Although they adhere to the same academic and accountability standards as traditional public school, the charter model allows teachers and administrators more flexibility in student instruction.
Marcellino is the education policy director at Empower Mississippi, a school choice advocacy organization. Before she joined the organization, Marcellino taught for three years at a charter school in Atlanta.
She said as an educator, the charter school model was attractive because teachers “could have real flexibility and autonomy” in the school’s curriculum and other decisions.
Hudson said it was unfair that charter schools have so much flexibility in how they operate, but traditional public schools are held to rigid standards. The state should allow “districts of innovation” to give traditional districts more freedom in instruction, he said.
“I don’t think it’s fair that Delta schools in rural communities continue to get penalized if they are not successful, but you have these same districts (charters) that are being created to allow us to change public education,” Hudson said. “It seems like if you put them on the same playing field they’re given the same grade.”

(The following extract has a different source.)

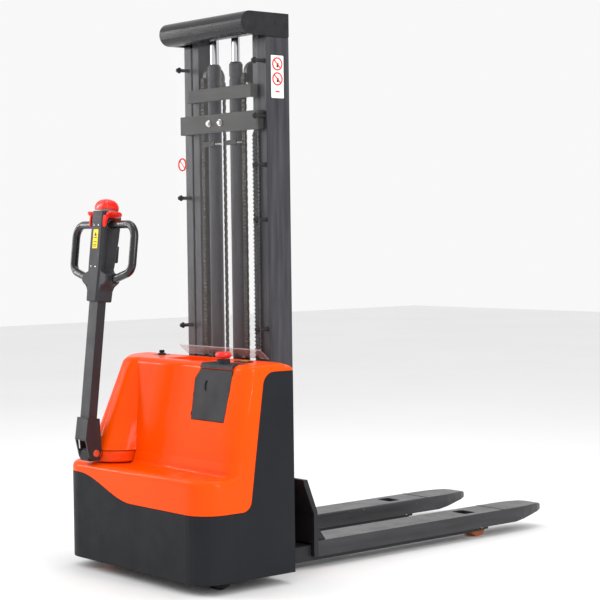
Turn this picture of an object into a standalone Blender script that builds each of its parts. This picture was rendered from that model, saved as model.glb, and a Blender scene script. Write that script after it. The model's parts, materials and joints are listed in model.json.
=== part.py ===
"""Pedestrian walkie stacker: powered chassis, duplex mast, fork carriage and offset tiller.

The model is laid out with X across the truck, Y towards the fork tips with Y = 0 at the
front face of the power unit, and Z up from the floor.  The last step moves everything so
that the origin is on the floor, under the middle of the bounding box.  Metres throughout.
"""
import math

import bmesh
import bpy
from mathutils import Matrix, Vector

# ---------------------------------------------------------------- driving dimensions
GAP = 0.0003                 # clearance between touching solids

BODY_HALF_W = 0.398          # power unit, half width
BODY_REAR_Y = -0.369         # rear face of the power unit
BODY_CORNER_R = 0.090        # rear corners in plan
SKIRT_BOTTOM_Z = 0.036
SKIRT_LOW_Z = 0.2505         # skirt top, right-hand side and rear
SKIRT_HIGH_Z = 0.326         # skirt top, left rear corner
SKIRT_PANEL_Z = 0.685        # top of the side panels beside the mast
SKIRT_T = 0.005
STEP_Z = 0.360               # platform in front of the upright cover
COVER_TOP_Z = 0.710
COVER_BOTTOM_Z = 0.200
COVER_FRONT_Y = -0.002
COVER_T = 0.008

STEER_X, STEER_Y = -0.235, -0.250     # steering axis
DRIVE_R, DRIVE_W = 0.105, 0.070       # drive wheel
TURNTABLE_R = 0.0925
TURNTABLE_Z = (0.366, 0.402)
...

When the Mississippi Department of Education released annual accountability grades in October, Reimagine and Smilow Prep each got a D grade for the 2016-17 school year. Midtown Public received an F. Sunflower County also received an F.
Canter acknowledged the charter schools do not have very good achievement right now..

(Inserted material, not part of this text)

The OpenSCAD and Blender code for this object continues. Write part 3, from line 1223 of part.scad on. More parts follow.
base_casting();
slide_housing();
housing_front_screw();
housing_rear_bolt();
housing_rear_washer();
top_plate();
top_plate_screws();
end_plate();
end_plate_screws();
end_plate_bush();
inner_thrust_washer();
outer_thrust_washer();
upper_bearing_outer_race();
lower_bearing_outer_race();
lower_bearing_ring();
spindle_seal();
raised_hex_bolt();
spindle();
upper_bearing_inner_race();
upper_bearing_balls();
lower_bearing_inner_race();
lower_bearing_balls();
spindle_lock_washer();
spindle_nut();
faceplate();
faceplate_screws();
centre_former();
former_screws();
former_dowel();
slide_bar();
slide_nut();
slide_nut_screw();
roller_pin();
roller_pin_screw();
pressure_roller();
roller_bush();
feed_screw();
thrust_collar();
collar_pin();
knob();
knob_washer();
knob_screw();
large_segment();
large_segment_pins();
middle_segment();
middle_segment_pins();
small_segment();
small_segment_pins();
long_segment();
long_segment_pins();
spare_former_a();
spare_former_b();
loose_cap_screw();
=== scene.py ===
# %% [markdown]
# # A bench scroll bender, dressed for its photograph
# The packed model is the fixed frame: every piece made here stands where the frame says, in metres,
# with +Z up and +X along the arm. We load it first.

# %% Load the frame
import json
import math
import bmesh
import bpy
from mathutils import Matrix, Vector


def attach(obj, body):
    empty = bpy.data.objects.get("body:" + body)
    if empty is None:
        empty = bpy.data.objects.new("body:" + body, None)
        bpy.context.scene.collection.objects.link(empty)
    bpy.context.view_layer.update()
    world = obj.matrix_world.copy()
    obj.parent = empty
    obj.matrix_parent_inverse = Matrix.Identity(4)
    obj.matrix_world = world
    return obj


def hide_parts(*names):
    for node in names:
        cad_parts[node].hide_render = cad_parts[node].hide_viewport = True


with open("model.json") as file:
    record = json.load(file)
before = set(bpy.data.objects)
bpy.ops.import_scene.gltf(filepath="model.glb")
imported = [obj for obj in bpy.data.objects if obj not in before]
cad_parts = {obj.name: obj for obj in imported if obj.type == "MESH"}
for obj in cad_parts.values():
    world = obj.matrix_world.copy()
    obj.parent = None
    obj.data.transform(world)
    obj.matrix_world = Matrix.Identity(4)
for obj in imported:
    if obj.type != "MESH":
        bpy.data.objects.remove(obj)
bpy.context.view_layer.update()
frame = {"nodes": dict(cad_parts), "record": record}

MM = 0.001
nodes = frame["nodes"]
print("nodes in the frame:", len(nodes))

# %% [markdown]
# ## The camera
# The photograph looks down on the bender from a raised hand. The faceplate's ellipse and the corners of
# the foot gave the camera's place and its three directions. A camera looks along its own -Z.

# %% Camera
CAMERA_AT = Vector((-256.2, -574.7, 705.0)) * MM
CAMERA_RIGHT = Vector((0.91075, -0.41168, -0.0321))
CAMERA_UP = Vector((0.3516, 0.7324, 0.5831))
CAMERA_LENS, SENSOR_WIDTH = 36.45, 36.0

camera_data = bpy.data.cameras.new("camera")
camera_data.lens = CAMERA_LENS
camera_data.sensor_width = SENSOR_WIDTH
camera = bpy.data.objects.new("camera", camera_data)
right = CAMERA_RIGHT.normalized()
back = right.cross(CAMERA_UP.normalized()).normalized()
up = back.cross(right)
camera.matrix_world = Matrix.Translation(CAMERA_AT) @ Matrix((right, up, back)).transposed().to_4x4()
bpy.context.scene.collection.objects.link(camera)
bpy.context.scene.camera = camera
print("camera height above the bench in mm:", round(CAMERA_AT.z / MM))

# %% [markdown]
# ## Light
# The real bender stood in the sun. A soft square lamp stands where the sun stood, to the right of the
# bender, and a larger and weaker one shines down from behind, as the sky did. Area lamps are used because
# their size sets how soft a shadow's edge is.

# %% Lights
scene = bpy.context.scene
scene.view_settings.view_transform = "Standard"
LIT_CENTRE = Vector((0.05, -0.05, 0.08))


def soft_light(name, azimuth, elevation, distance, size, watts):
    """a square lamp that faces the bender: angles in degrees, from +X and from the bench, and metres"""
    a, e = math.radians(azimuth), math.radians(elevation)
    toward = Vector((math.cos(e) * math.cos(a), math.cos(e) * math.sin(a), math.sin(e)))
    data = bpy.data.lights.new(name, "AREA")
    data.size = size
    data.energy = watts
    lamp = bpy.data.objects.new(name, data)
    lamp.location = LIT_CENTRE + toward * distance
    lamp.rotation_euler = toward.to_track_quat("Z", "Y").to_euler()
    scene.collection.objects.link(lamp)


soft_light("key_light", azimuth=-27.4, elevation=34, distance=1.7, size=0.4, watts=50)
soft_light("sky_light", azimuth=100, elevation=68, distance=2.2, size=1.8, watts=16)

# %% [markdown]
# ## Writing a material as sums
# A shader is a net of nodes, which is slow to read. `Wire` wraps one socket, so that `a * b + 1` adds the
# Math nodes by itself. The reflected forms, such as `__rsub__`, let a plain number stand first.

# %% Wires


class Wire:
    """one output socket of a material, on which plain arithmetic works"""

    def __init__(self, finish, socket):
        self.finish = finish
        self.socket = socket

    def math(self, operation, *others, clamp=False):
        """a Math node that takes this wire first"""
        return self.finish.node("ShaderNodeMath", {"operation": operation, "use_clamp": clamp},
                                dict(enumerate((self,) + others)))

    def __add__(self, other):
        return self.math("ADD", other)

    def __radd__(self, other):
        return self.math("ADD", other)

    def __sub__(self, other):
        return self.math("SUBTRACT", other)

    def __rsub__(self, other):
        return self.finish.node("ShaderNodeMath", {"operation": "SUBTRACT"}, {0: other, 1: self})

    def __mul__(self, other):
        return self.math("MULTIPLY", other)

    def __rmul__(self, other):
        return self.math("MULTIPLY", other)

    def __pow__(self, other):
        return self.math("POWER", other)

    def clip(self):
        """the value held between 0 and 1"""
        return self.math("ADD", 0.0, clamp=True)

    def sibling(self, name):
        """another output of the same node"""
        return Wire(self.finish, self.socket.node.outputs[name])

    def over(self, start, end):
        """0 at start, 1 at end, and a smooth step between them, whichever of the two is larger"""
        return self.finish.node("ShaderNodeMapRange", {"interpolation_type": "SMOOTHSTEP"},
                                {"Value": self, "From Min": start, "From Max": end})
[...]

“Their growth is much better than their achievement — that’s very similar to many of the school districts that are eligible for charter schools to locate in,” Canter said. “The difference here is if those charter schools do not meet that burden, if they cannot get those kids from the low level they came in to the high level, they will be permanently closed.”
When the authorizer board initially approves a charter, the school has a five-year contract but can be shut down earlier for poor performance.
Davis responded, telling Canter public schools don’t have the luxury of waiting three to five years before the state intervenes. State law allows the Department of Education to take over a school district and place it into the Achievement School District if it receives an F for two consecutive years.
“The goal of charter schools is not to destroy traditional public schools, and if people are telling you that then you need to come and talk to charter school leaders in Jackson,” Canter said. “Because the goal is for every child to have the opportunity to go to an excellent public school.”
Mader is a reporter with The Hechinger Report, a nonprofit news organization that covers education inequality and innovation across the country. Mader said nationwide, the topic of rural charters is often very controversial, but some communities have made them work to their advantage. Sixteen percent of all charter schools are rural, and they are often run by local communities instead of large charter operators, she said.